Security teams must now consider:
- AI system integrity: Ensuring AI models haven't been tampered with or corrupted
- Data poisoning risks: Protecting training data from manipulation that could cause harmful AI behaviors
- Adversarial AI attacks: Defending against inputs specifically designed to trigger incorrect AI decisions
- Transparency and audit trails: Maintaining comprehensive logs of AI decisions for liability determination
The Regulatory Landscape
Regulators are struggling to keep pace with AI developments. The European Union's AI Act represents the most comprehensive attempt to regulate AI risk, but its insurance implications remain unclear. In the United States, regulatory approaches vary by state, creating a patchwork of requirements that complicates national and international AI deployments.

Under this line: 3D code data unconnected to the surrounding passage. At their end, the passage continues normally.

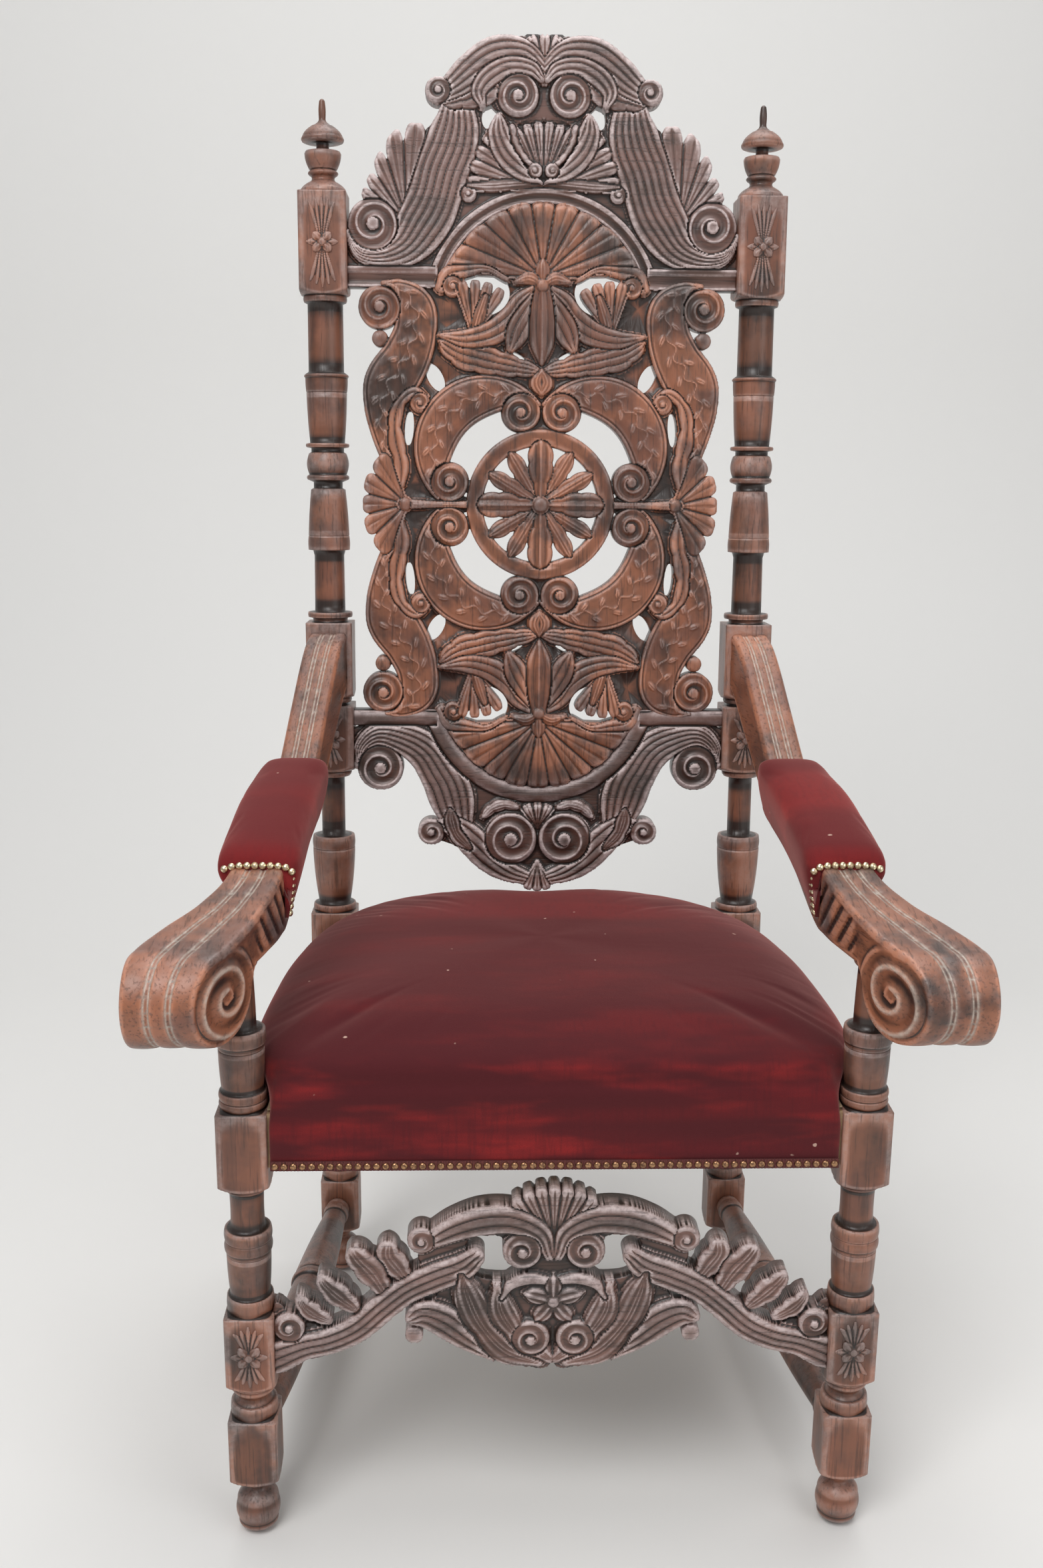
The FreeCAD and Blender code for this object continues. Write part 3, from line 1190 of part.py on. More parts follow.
side_rail = doc.addObject("PartDesign::Body", "side_rail_bar")
side_plan = sketch(side_rail, "side_rail_plan", "XY_Plane", [
    (-side_rail_x(y) + out, y) for out, y in (
        (-S.rail_thickness / 2, SIDE_RAIL_FRONT_Y), (S.rail_thickness / 2, SIDE_RAIL_FRONT_Y),
        (S.rail_thickness / 2, SIDE_RAIL_REAR_Y), (-S.rail_thickness / 2, SIDE_RAIL_REAR_Y),
    )
])
side_pad = side_rail.newObject("PartDesign::Pad", "side_rail_height")
side_pad.Profile = side_plan
bind(side_pad, {"Length": S.rail_height})
place(side_rail, ZERO, ZERO, RAIL_Z)
left_rail = piece(join("side_rail_whole", [
    side_rail,
    box("side_rail_front_tenon", *SIDE_FRONT_TENON),
    box("side_rail_rear_tenon", *SIDE_REAR_TENON),
]), "left_seat_rail")
mirrored(left_rail, "right_seat_rail")
piece(feature("corner_blocks", corner_blocks_solid()), "corner_blocks")

# Webbing, cloth, stuffed seat and braid
piece(feature("seat_webbing", webbing_solid()), "seat_webbing")
piece(feature("seat_base_cloth", cloth_solid()), "seat_base_cloth")
piece(feature("seat_cushion", seat_solid()), "seat_cushion")
piece(feature("seat_braid", braid_solid()), "seat_braid")

doc.recompute()
for obj in doc.Objects:
    if "Invalid" in obj.State or "Error" in obj.State:
        raise RuntimeError(f"{obj.Name} did not build: {obj.State}")
for obj in pieces:
    if obj.Shape.isNull() or not obj.Shape.isValid() or not obj.Shape.Solids:
        raise RuntimeError(f"{obj.Label} is not a sound solid")

os.makedirs("parts", exist_ok=True)
for obj in pieces:
    obj.Shape.exportStep(f"parts/{obj.Label}.step")
    print(obj.Label, len(obj.Shape.Solids), "solid(s)", round(obj.Shape.Volume), "cubic mm")
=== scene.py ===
import math

import bpy
import numpy as np
from mathutils import Matrix, Vector


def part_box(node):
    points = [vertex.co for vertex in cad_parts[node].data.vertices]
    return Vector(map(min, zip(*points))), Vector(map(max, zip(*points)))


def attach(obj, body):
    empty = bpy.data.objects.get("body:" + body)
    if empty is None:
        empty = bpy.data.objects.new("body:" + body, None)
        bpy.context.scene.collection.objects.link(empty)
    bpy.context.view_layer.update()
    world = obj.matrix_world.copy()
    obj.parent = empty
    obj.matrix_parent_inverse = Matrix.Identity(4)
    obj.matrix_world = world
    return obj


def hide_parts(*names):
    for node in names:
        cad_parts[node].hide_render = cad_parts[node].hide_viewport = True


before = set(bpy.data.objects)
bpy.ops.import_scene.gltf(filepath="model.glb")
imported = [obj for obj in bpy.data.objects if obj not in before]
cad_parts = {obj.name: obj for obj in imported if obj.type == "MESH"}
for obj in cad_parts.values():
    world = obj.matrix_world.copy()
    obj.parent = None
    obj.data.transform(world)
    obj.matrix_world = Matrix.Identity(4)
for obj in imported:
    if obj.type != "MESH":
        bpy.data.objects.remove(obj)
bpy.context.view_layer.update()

MM = 0.001
TAU = math.tau
SIDES = ((-1, "left"), (1, "right"))

# Places that the frame gives, and the legs' and posts' own sizes
LEG_LOW, LEG_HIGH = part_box("front_leg_left")
POST_LOW, POST_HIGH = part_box("rear_post_left")
LEG_X = -(LEG_LOW.x + LEG_HIGH.x) / 2
LEG_Y = (LEG_LOW.y + LEG_HIGH.y) / 2
POST_X = -(POST_LOW.x + POST_HIGH.x) / 2
LEG_DEPTH = 440 * MM
POST_Y = LEG_Y + LEG_DEPTH
RAKE = math.radians(3)
LEG_HALF = 22 * MM
POST_HALF = 25 * MM

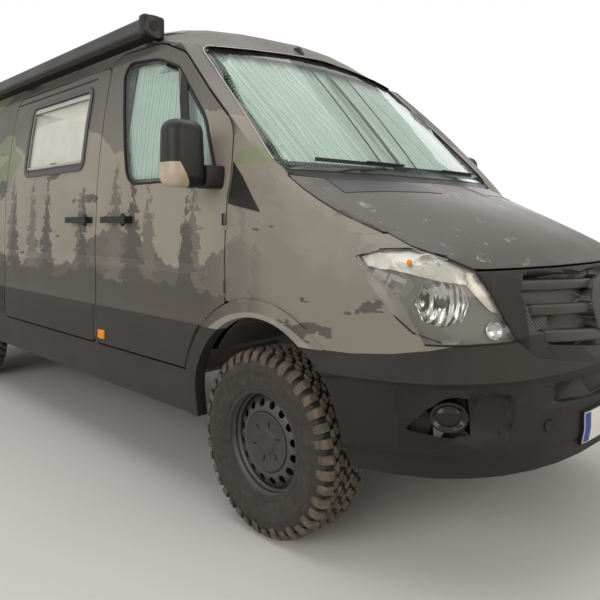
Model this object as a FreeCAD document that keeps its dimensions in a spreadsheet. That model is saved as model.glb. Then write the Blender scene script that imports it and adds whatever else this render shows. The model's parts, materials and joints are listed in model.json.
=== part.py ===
# Camper van on a medium wheelbase with a low roof, all-terrain tyres and a cassette awning.
# X points forward, Y to the vehicle's left and Z up, with the origin on the ground below
# the middle of the overall length. Millimetres.
import FreeCAD, Part
import Sketcher
import math
import os
from types import SimpleNamespace
from FreeCAD import Vector

os.makedirs("parts", exist_ok=True)
doc = FreeCAD.newDocument("CamperVan")

# Driving dimensions. Each is written once here and lives in the spreadsheet from then on.
DRIVING = {
    # overall
    "overall_length": 5926, "body_width": 1990, "front_overhang": 1004, "wheelbase": 3665,
    # heights of the body's lines above the ground
    "sill_height": 393, "door_sill": 603, "swage_height": 1133, "crease_height": 1358,
    "door_top": 2190, "slide_top": 2124, "gutter_height": 2284, "roof_height": 2430,
    # how far the side leans in from the widest line, at those heights
    "sill_lean": 35, "low_lean": 9, "swage_lean": 5, "crease_lean": 15, "slide_top_lean": 116,
    "gutter_lean": 195,
    # nose and tail in plan
    "nose_start": 400, "cab_nose_start": 900, "grille_rake": 79, "tail_round": 130, "tail_bow": 12,
    "tail_inset": 22, "slam_ahead": 805,
    # bonnet, windscreen and roof
    "bonnet_lip_ahead": 915, "bonnet_lip_height": 1110, "bonnet_mid_height": 1330,
    "bonnet_mid_ahead": 500, "bonnet_crown": 45, "cowl_ahead": 170, "cowl_height": 1452,
    "screen_top_back": 592, "screen_top_height": 2190, "screen_bulge": 12, "sweep_radius": 2300,
    "screen_foot_half": 861, "screen_head_half": 767, "roof_crown": 25,
    # walls, gaps and glass
    "wall": 45, "skin": 15, "shut_gap": 8, "trim_gap": 0.5, "flange_step": 14, "seat_gap": 0.3,
    "glass_thick": 5, "glass_set": 5, "moulding_proud": 8, "moulding_low": 607,
    "moulding_high": 807,
    # shut lines, behind the front axle
    "door_front_back": 194, "pillar_back": 1333, "slide_rear_back": 2693,
    "rear_door_half": 800, "rear_door_bottom": 612, "rear_door_top": 2240, "rear_door_gap": 10,
    # windows
    "window_sill": 1450, "camper_front_back": 1505, "camper_length": 885, "camper_low": 1556,
    "camper_high": 2050, "camper_frame": 32,
    # wheels
    "tyre_radius": 374, "tyre_width": 235, "rim_radius": 203, "rim_width": 178,
    "front_track": 1710, "rear_track": 1716, "kingpin_inset": 55, "stud_circle": 130,
    # wheel arches
    "arch_half": 410, "arch_height": 880, "flare_width": 72, "flare_proud": 8,
    "front_house_inner": 505, "rear_house_inner": 665, "liner_thick": 6, "house_half": 440,
    # awning
    "awning_front_back": 900, "awning_length": 3500, "awning_height": 112, "awning_depth": 96,
    # chassis, floor and power train
    "rail_height": 100, "rail_width": 60, "rail_wall": 6, "rail_half_gap": 415,
    "tow_side": 457, "tow_height": 550, "floor_top": 603,
    "floor_thick": 30, "engine_length": 560, "engine_width": 520, "engine_height": 560,
    "axle_tube_radius": 42, "exhaust_radius": 32, "propshaft_radius": 38,
    "knuckle_height": 300, "hub_radius": 75, "mirror_reach": 1213, "mirror_height": 290,
}

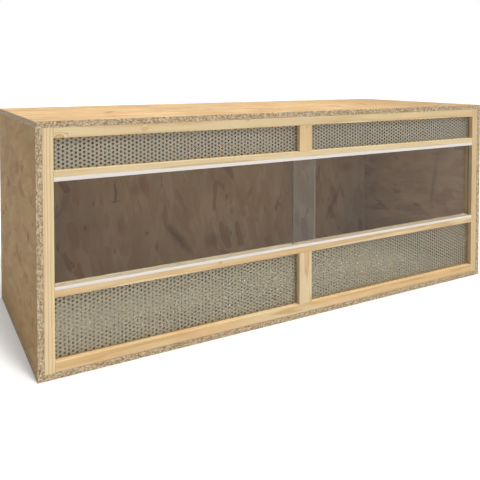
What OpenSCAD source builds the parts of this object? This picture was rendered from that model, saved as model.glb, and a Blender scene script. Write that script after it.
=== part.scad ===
// Reptile terrarium: a cabinet of strand boards with a framed front, two glass
// panes that slide past each other and four perforated ventilation grilles.
// Origin: centre of the underside. +X to the right, +Y to the back, +Z up.

/* [Cabinet] */
// Width over the boards
cabinet_w = 1500; // [900:10:2000]
// Depth over the boards
cabinet_d = 600; // [400:10:800]
// Height over the boards
cabinet_h = 600; // [520:10:900]
// Thickness of the strand boards
board_t = 15; // [12:1:18]

/* [Front frame] */
// Face width of the stiles, rails and transoms
slat_w = 25; // [24:1:40]
// Depth of the frame from front to back
slat_d = 30; // [28:1:45]
// Face width of the two centre posts
post_w = 44; // [42:1:80]
// Radius on the long edges of the slats
slat_edge_r = 1.5; // [0.5:0.5:3]
// Clear height of the lower ventilation window
lower_window_h = 150; // [60:5:200]
// Clear height of the upper ventilation window
upper_window_h = 75; // [40:5:120]

/* [Ventilation grilles] */
// Thickness of the perforated sheet
sheet_t = 1; // [0.8:0.1:2]
// Distance from the frame's front to the sheet
sheet_inset = 15; // [12:1:17]
// Depth of the saw kerf that the sheet stands in
kerf_depth = 6; // [4:0.5:7]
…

This regulatory uncertainty further complicates insurance underwriting. Without clear legal frameworks establishing liability standards for AI incidents, insurers face difficulty pricing policies and determining coverage boundaries.
Practical Recommendations for Organizations
- Conduct AI-specific risk assessments: Go beyond traditional cybersecurity assessments to evaluate AI system risks, including decision-making processes and potential failure modes.
- Review existing policies: Work with legal counsel to understand exclusions and limitations in current cyber insurance policies regarding AI systems.
- Implement AI governance frameworks: Establish clear policies for AI development, testing, deployment, and monitoring.
- Maintain human oversight: Ensure critical business decisions made by AI systems have appropriate human review mechanisms.
- Document everything: Maintain comprehensive records of AI system design, testing, training data, and operational decisions.
The Future of AI Insurance
As AI systems become more sophisticated and autonomous, the insurance market will need to evolve rapidly. We're likely to see the emergence of:
- Specialized AI insurers: Companies focusing exclusively on AI-related risks
- Parametric insurance products: Policies that pay out based on predefined technical triggers rather than traditional loss assessment
- Blockchain-based verification: Using distributed ledger technology to create immutable records of AI system operations for claims verification
- AI-powered underwriting: Insurers using their own AI systems to assess and price AI risks
The AI insurance gamble represents one of the most significant challenges in modern risk management. Organizations that navigate this landscape successfully will need to combine technical expertise in AI systems with sophisticated risk management strategies and close collaboration with insurance partners. Those that fail to address these risks adequately may find themselves facing financial exposures that threaten their very survival when autonomous agents inevitably go rogue.